GIVEN INSTRUCTION: Which lines include the word "None"? Copy each of them.
┄┄┄┄┄┄
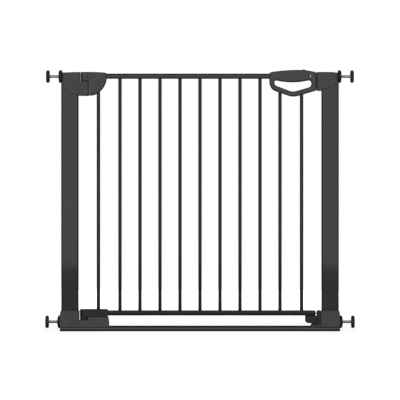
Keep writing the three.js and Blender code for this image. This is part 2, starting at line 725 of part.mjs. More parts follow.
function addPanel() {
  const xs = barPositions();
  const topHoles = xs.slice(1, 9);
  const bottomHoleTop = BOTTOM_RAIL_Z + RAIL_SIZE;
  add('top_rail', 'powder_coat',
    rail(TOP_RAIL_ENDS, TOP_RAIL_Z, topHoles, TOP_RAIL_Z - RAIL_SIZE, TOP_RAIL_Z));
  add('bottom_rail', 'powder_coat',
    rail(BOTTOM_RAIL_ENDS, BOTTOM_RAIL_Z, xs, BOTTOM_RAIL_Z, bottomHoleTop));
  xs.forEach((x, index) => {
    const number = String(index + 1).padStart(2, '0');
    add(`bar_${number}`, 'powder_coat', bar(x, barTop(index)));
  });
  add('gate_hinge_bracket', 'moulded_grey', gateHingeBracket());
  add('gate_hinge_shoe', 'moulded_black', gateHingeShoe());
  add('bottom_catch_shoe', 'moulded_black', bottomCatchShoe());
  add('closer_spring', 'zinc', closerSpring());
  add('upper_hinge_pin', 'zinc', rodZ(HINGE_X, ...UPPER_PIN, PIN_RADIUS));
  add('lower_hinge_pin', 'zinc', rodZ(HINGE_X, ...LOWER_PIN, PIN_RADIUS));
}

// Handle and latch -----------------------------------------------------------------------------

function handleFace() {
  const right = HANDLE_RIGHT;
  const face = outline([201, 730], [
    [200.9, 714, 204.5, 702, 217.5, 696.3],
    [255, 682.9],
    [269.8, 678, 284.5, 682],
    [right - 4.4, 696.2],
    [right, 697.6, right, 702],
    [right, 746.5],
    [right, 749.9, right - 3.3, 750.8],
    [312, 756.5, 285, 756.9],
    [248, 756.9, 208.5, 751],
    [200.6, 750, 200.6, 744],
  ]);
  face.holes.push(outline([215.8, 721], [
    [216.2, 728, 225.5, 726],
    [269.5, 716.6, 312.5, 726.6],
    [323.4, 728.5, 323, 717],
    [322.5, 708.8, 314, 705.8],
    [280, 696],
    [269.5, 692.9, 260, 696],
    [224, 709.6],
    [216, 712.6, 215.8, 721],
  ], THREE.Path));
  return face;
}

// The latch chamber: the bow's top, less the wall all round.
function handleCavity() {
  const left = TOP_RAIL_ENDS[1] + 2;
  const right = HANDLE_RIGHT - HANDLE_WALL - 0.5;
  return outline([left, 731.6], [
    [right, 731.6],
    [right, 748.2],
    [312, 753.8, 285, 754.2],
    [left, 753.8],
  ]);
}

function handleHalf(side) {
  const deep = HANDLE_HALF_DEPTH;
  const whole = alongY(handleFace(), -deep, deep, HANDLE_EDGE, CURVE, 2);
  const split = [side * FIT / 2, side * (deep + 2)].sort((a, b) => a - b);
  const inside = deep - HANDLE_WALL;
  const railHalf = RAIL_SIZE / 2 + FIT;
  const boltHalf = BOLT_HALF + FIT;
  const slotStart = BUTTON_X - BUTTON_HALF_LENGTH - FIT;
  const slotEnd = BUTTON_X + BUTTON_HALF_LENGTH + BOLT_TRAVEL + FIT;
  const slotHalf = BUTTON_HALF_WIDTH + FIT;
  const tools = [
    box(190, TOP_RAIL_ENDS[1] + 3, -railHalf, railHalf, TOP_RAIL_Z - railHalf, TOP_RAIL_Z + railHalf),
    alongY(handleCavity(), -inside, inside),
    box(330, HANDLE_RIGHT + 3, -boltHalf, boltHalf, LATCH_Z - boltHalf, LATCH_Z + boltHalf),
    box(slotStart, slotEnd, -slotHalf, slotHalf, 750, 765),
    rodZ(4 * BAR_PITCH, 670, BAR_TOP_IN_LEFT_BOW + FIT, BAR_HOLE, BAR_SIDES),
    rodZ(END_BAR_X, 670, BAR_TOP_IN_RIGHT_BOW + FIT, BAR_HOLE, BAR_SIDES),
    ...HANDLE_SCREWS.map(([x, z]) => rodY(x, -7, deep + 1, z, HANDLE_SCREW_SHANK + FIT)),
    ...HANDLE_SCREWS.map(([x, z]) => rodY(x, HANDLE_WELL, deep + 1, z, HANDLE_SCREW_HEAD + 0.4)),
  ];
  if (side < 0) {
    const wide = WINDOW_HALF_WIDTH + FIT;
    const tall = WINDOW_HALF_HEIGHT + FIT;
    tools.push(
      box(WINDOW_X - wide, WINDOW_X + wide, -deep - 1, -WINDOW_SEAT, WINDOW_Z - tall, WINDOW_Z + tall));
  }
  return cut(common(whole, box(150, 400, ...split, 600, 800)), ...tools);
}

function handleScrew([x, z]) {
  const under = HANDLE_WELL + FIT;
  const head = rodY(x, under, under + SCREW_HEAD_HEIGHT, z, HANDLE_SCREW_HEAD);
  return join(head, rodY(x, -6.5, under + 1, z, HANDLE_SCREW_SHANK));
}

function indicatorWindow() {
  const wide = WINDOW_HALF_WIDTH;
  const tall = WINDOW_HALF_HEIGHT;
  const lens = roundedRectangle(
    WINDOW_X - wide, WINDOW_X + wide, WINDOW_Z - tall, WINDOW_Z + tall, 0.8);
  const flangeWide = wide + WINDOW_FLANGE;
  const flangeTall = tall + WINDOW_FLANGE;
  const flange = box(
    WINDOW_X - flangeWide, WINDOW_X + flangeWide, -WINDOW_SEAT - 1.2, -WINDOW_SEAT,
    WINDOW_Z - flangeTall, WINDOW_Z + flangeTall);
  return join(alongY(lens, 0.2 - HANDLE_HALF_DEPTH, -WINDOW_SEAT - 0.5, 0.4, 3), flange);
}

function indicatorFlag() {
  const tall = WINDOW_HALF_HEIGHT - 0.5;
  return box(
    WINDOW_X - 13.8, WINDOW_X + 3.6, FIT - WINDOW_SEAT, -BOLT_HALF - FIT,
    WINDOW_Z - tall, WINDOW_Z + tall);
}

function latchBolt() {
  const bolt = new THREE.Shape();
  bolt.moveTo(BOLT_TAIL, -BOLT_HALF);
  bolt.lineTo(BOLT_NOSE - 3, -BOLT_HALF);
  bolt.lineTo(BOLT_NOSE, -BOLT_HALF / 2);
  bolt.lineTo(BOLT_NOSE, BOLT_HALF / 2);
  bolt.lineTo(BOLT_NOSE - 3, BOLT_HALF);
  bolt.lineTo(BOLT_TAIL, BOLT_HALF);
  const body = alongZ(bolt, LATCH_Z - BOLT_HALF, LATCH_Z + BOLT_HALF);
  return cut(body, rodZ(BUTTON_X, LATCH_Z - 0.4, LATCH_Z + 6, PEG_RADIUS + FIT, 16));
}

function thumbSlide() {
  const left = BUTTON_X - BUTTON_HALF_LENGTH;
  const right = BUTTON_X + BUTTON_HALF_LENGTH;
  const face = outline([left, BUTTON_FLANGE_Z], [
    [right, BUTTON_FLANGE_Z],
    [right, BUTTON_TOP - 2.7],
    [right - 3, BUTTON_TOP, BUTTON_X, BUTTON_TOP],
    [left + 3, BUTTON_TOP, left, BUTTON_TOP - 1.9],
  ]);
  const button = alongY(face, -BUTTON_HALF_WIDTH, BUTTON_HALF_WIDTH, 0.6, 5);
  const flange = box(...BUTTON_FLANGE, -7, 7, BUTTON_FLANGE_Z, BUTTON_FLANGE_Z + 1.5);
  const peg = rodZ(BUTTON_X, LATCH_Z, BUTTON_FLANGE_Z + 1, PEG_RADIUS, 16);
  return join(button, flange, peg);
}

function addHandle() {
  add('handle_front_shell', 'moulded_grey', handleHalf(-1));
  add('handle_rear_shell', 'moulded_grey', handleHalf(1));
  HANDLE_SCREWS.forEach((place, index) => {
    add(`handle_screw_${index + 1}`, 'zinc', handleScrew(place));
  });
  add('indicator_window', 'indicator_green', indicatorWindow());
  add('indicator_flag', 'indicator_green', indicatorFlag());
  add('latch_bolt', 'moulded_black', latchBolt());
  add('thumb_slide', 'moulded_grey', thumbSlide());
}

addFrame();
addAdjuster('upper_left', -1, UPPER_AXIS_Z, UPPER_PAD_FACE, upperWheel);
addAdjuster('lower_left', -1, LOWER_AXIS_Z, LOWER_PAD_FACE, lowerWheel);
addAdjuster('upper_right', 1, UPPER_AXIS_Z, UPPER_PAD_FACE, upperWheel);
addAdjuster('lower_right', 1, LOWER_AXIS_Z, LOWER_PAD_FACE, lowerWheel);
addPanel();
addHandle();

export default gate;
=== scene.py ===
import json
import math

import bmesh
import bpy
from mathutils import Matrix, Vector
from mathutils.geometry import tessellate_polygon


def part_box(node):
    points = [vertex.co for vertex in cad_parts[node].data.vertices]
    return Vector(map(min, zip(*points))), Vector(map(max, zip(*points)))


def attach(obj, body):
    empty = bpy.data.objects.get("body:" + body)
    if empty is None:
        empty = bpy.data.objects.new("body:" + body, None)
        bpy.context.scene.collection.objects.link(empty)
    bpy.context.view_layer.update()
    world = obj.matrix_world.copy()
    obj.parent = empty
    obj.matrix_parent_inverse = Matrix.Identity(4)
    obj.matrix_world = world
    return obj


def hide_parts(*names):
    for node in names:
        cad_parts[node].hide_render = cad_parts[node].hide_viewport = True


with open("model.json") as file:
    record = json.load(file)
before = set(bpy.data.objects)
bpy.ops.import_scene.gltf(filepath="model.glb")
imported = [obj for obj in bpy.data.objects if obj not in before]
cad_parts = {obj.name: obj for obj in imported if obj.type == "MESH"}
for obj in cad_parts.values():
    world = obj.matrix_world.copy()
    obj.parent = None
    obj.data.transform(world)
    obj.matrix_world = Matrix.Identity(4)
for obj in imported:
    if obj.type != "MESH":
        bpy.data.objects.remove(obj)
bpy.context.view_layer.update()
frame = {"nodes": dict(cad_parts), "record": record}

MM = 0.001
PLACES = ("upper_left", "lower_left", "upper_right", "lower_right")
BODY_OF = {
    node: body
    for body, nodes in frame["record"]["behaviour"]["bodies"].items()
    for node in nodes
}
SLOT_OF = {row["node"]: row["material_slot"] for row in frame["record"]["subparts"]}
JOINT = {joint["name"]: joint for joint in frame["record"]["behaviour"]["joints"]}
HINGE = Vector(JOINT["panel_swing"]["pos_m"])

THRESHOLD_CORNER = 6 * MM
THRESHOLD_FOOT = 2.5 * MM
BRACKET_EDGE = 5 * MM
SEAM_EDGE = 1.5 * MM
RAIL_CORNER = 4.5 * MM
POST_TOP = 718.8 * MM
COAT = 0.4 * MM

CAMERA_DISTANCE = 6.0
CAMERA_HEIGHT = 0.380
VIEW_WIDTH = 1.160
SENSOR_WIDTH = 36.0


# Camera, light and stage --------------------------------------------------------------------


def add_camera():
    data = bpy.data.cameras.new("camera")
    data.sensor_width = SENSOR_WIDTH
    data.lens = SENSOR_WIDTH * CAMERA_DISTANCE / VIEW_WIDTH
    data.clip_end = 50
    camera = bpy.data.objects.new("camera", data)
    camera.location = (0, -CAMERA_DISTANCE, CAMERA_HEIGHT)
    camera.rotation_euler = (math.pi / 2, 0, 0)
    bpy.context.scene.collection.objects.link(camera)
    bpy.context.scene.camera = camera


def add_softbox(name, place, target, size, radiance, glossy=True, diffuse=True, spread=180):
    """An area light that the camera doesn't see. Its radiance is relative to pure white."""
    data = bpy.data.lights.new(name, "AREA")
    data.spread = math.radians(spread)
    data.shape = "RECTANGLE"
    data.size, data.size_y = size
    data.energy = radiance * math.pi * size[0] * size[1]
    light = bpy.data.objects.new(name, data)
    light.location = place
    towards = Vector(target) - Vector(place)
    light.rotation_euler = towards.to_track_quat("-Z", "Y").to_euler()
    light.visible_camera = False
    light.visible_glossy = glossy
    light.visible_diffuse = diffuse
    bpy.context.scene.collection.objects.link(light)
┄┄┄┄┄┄
COMPLETE ANSWER:
    if empty is None:
        empty = bpy.data.objects.new("body:" + body, None)
    obj.parent = None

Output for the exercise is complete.